Mayor Eric Garcetti said Wednesday that Los Angeles is considering a major crackdown on illegal marijuana shops that have been bedeviling the city's legal marketplace.
The move that could pump tens of millions of dollars into police enforcement comes as legal shops struggle to turn a profit while hundreds of illicit storefronts enjoy brisk sales, thanks to their typically cheaper, tax-free prices.
The legal shops "can't get undercut every single day by everybody else that's out there," the mayor told reporters at City Hall.
The Democratic mayor in his second term didn't put a precise figure on the spending for the city's upcoming budget, but he estimated it would be a ten-fold increase from the current year.
"It really comes down to how much overtime, how any officers we can have" closing illegal shops, he said.
The proliferation of illicit shops has outraged legal businesses that warn that the illicit shops pose safety and health concerns. Pot sold in state-licensed shops is tested by independent labs.
Legal and illegal shops can sometimes operate in the same neighborhoods, with storefronts that look similar. In the unlicensed storefronts, prices can be 50 percent below the legal marketplace.
Industry officials welcomed the plan.
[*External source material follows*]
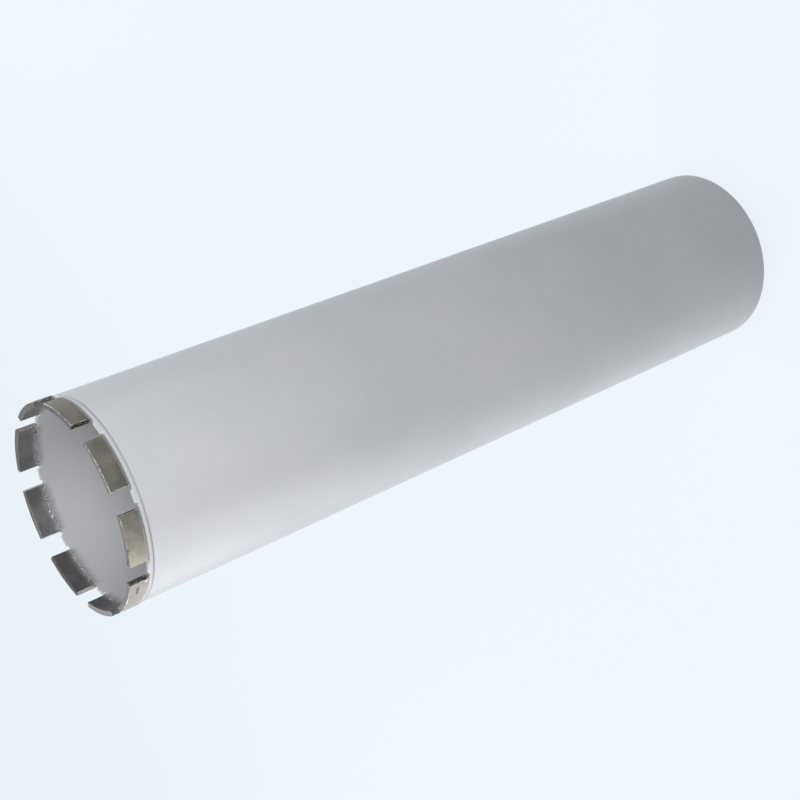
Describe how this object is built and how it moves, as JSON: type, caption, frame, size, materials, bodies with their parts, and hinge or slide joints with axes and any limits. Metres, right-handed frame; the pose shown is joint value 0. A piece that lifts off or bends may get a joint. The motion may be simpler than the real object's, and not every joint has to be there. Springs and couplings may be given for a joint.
{
  "type": "diamond core bit",
  "caption": "Wet diamond core bit: a long thin painted steel barrel with cutting segments round its open mouth and a threaded hexagon drive hub at its closed end.",
  "frame": {"origin": "centre of the drive hub's end face, on which the bit stands", "axes": "+Z along the bit's axis, from the drive hub to the cutting crown; +X through the middle of segment_1"},
  "size_m": [0.1117, 0.112, 0.5002],
  "materials": {
    "silver_paint": "matt silver-grey spray paint on steel",
    "machined_steel": "turned and milled bare steel",
    "sintered_bond": "ground sintered metal bond with diamond grit",
    "braze_metal": "rough braze bead with paint overspray"
  },
  "bodies": {
    "root": {"barrel": "silver_paint", "base_plate": "silver_paint", "base_weld": "silver_paint", "hub_weld": "silver_paint", "spigot_weld": "silver_paint", "drive_hub": "machined_steel", "segment_1": "sintered_bond", "segment_2": "sintered_bond", "segment_3": "sintered_bond", "segment_4": "sintered_bond", "segment_5": "sintered_bond", "segment_6": "sintered_bond", "segment_7": "sintered_bond", "segment_8": "sintered_bond", "segment_9": "sintered_bond", "braze_seam_1": "braze_metal", "braze_seam_2": "braze_metal", "braze_seam_3": "braze_metal", "braze_seam_4": "braze_metal", "braze_seam_5": "braze_metal", "braze_seam_6": "braze_metal", "braze_seam_7": "braze_metal", "braze_seam_8": "braze_metal", "braze_seam_9": "braze_metal"}
  },
  "joints": []
}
By some estimates, up to 80 percent of the sales in the state still are under the table, snatching profits from legal storefronts.
With so much business going into the illicit market, many legal shops "have been laying off employees and cutting staff, trying to figure out how they can stay open and keep the lights on," said Ruben Honig, executive director of the United Cannabis Business Association, an industry group of licensed operators.
Garcetti said more enforcement money is also needed to break a familiar pattern: Illegal shops that are shut down quickly reopen somewhere else.
"We have to reward the good actors," the mayor said.
California kicked off broad legal pot sales in January 2018, but the state's effort to transform its longstanding illegal and medicinal marijuana markets into a unified, multibillion-dollar industry remains a work in progress.
The rollout of licenses has been slow. Many communities have banned marijuana sales or not created rules for the legal market to operate. A promised state tax windfall has yet to arrive, while businesses complain about hefty state and local tax rates that together can approach 50 percent in some communities.
LA is the largest U.S. city with a legal pot marketplace.